■ EXERCISE INSTRUCTIONS: Reproduce each line exactly. Skip none.

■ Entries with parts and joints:

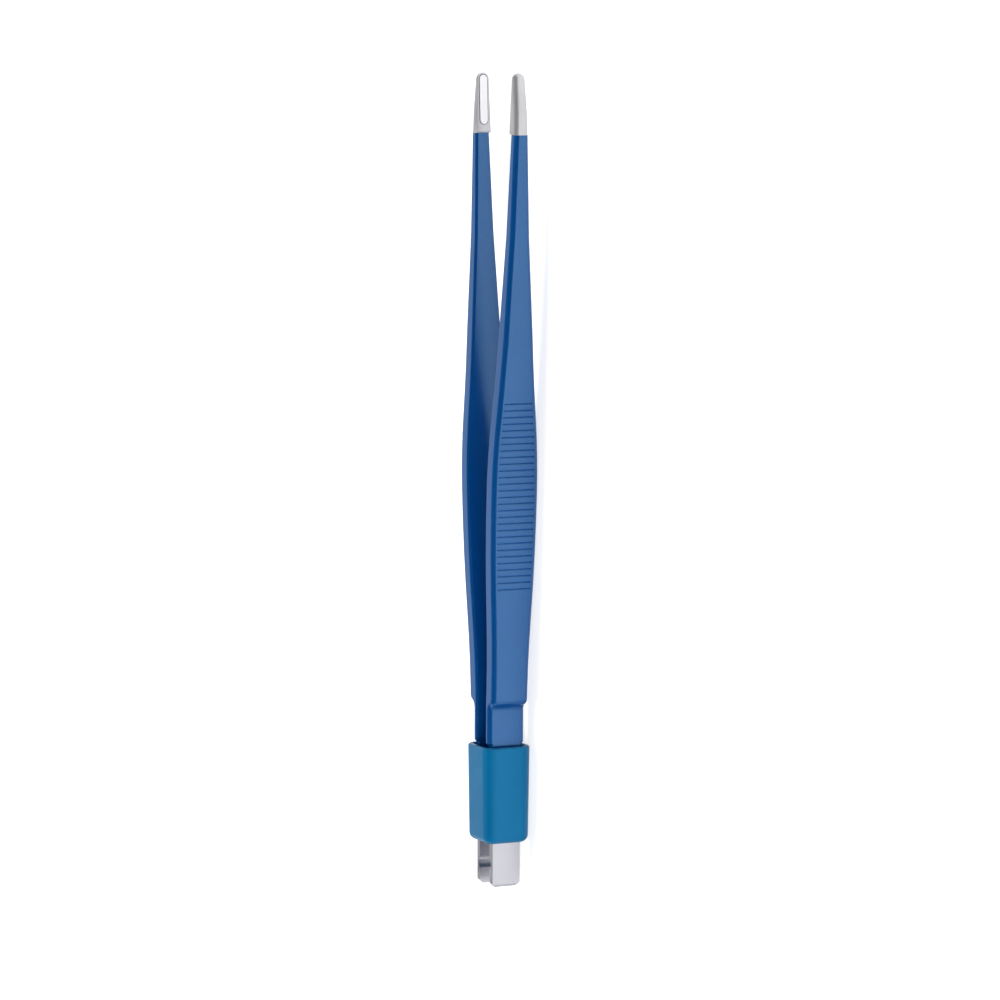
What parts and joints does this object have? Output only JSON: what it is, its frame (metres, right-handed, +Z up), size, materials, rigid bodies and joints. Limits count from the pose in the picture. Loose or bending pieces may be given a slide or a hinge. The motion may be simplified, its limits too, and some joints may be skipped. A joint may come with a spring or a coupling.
{
  "type": "bipolar forceps",
  "caption": "Sprung two-arm electrosurgical forceps with insulated arms, bare blunt tips, grooved finger grips and a flat-pin plug.",
  "frame": {"origin": "bottom centre of the bounding box, the forceps lying on edge on a table", "axes": "+X along the forceps towards the tips, Y across the opening with the left arm at +Y, +Z up, across the width of the arms"},
  "size_m": [0.184, 0.023, 0.0117],
  "materials": {
    "steel": "satin",
    "coat": "satin-gloss insulating coat",
    "tip_alloy": "fine satin, polished pads",
    "pin_metal": "satin",
    "sleeve": "satin moulding",
    "core": "dull moulding"
  },
  "bodies": {
    "plug_body": {"connector_sleeve": "sleeve", "insulating_core": "core", "left_contact_pin": "pin_metal", "right_contact_pin": "pin_metal"},
    "left_limb": {"left_arm": "steel", "left_coating": "coat", "left_tip": "tip_alloy"},
    "right_limb": {"right_arm": "steel", "right_coating": "coat", "right_tip": "tip_alloy"}
  },
  "joints": [
    {"name": "left_flex", "type": "hinge", "parent": "plug_body", "child": "left_limb", "pos_m": [-0.06377, 0.00325, 0.00585], "axis": [0, 0, -1], "range_deg": [0, 3.21], "stiffness_Nm_per_rad": 1.5},
    {"name": "right_flex", "type": "hinge", "parent": "plug_body", "child": "right_limb", "pos_m": [-0.06377, -0.00325, 0.00585], "axis": [0, 0, 1], "range_deg": [0, 3.21], "stiffness_Nm_per_rad": 1.5}
  ]
}
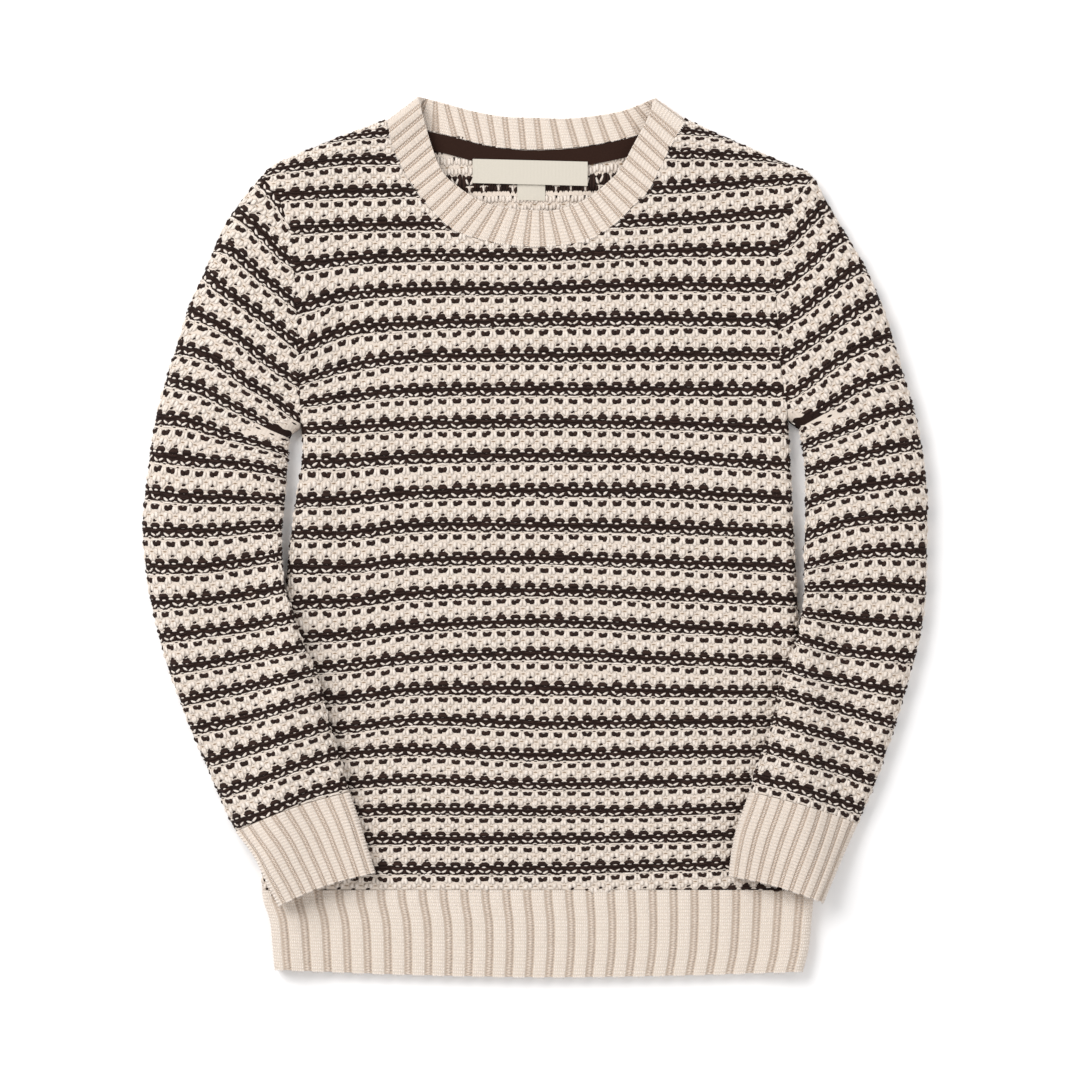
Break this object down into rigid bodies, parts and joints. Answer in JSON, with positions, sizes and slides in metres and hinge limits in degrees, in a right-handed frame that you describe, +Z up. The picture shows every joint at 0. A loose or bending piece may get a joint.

■ REPLY TO THE TASK:
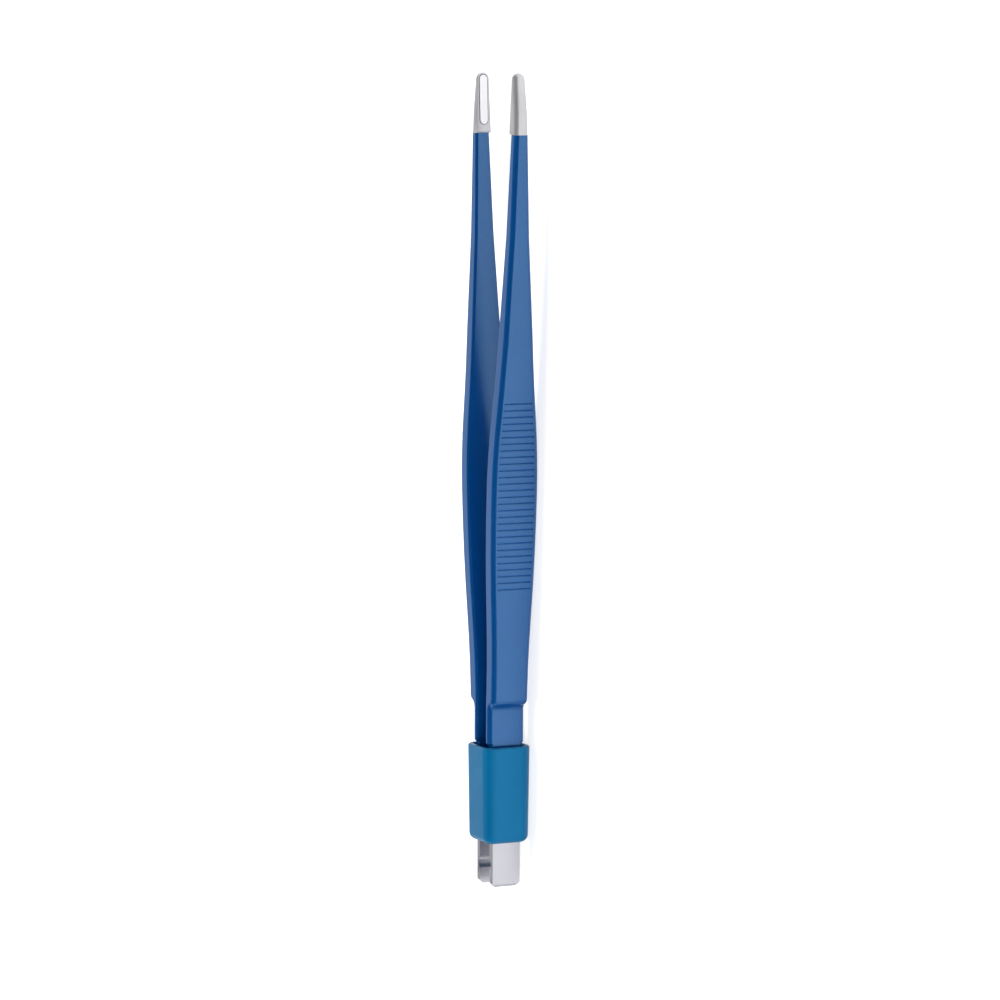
What parts and joints does this object have? Output only JSON: what it is, its frame (metres, right-handed, +Z up), size, materials, rigid bodies and joints. Limits count from the pose in the picture. Loose or bending pieces may be given a slide or a hinge. The motion may be simplified, its limits too, and some joints may be skipped. A joint may come with a spring or a coupling.
{
  "type": "bipolar forceps",
  "caption": "Sprung two-arm electrosurgical forceps with insulated arms, bare blunt tips, grooved finger grips and a flat-pin plug.",
  "frame": {"origin": "bottom centre of the bounding box, the forceps lying on edge on a table", "axes": "+X along the forceps towards the tips, Y across the opening with the left arm at +Y, +Z up, across the width of the arms"},
  "size_m": [0.184, 0.023, 0.0117],
  "materials": {
    "steel": "satin",
    "coat": "satin-gloss insulating coat",
    "tip_alloy": "fine satin, polished pads",
    "pin_metal": "satin",
    "sleeve": "satin moulding",
    "core": "dull moulding"
  },
  "bodies": {
    "plug_body": {"connector_sleeve": "sleeve", "insulating_core": "core", "left_contact_pin": "pin_metal", "right_contact_pin": "pin_metal"},
    "left_limb": {"left_arm": "steel", "left_coating": "coat", "left_tip": "tip_alloy"},
    "right_limb": {"right_arm": "steel", "right_coating": "coat", "right_tip": "tip_alloy"}
  },
  "joints": [
    {"name": "left_flex", "type": "hinge", "parent": "plug_body", "child": "left_limb", "pos_m": [-0.06377, 0.00325, 0.00585], "axis": [0, 0, -1], "range_deg": [0, 3.21], "stiffness_Nm_per_rad": 1.5},
    {"name": "right_flex", "type": "hinge", "parent": "plug_body", "child": "right_limb", "pos_m": [-0.06377, -0.00325, 0.00585], "axis": [0, 0, 1], "range_deg": [0, 3.21], "stiffness_Nm_per_rad": 1.5}
  ]
}
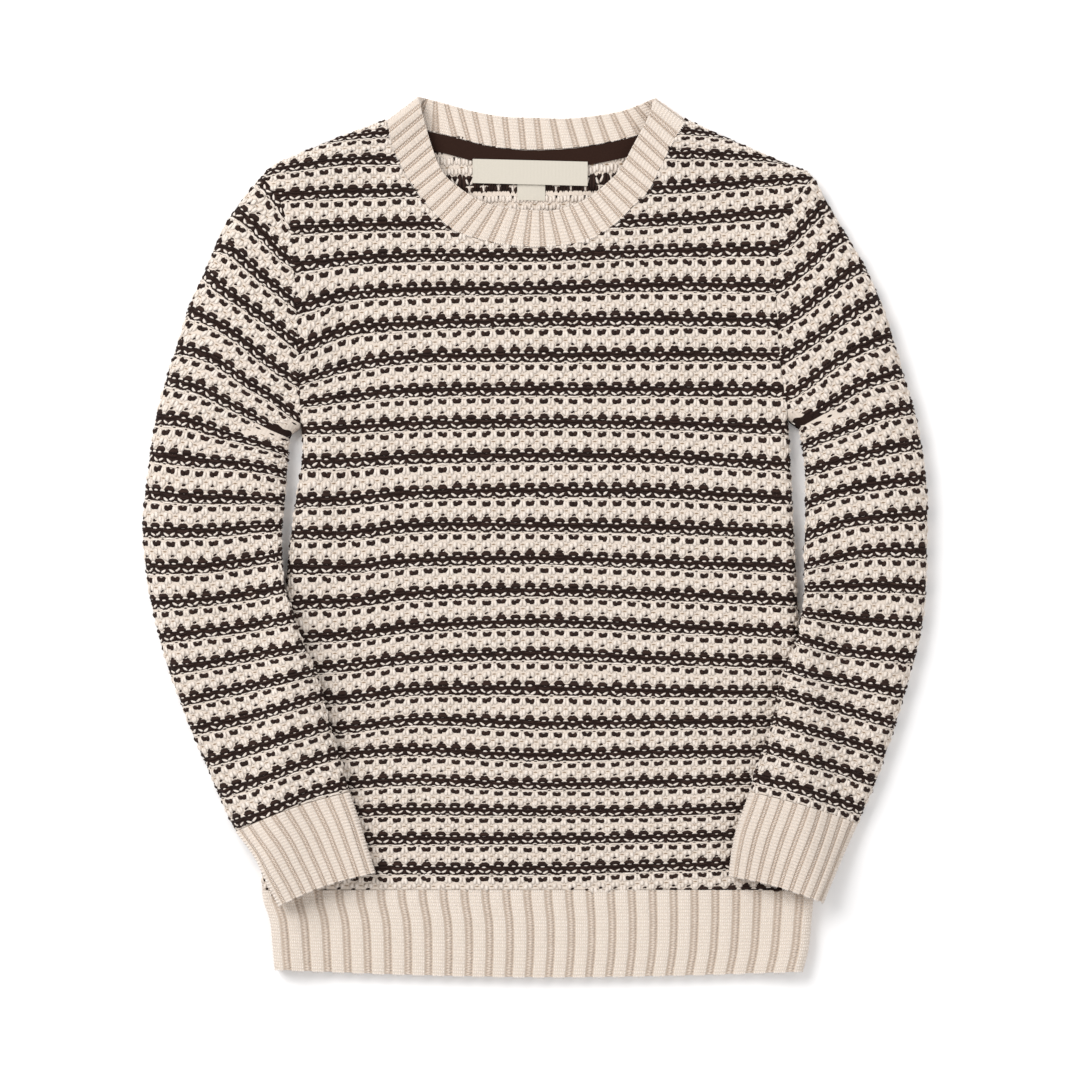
Break this object down into rigid bodies, parts and joints. Answer in JSON, with positions, sizes and slides in metres and hinge limits in degrees, in a right-handed frame that you describe, +Z up. The picture shows every joint at 0. A loose or bending piece may get a joint.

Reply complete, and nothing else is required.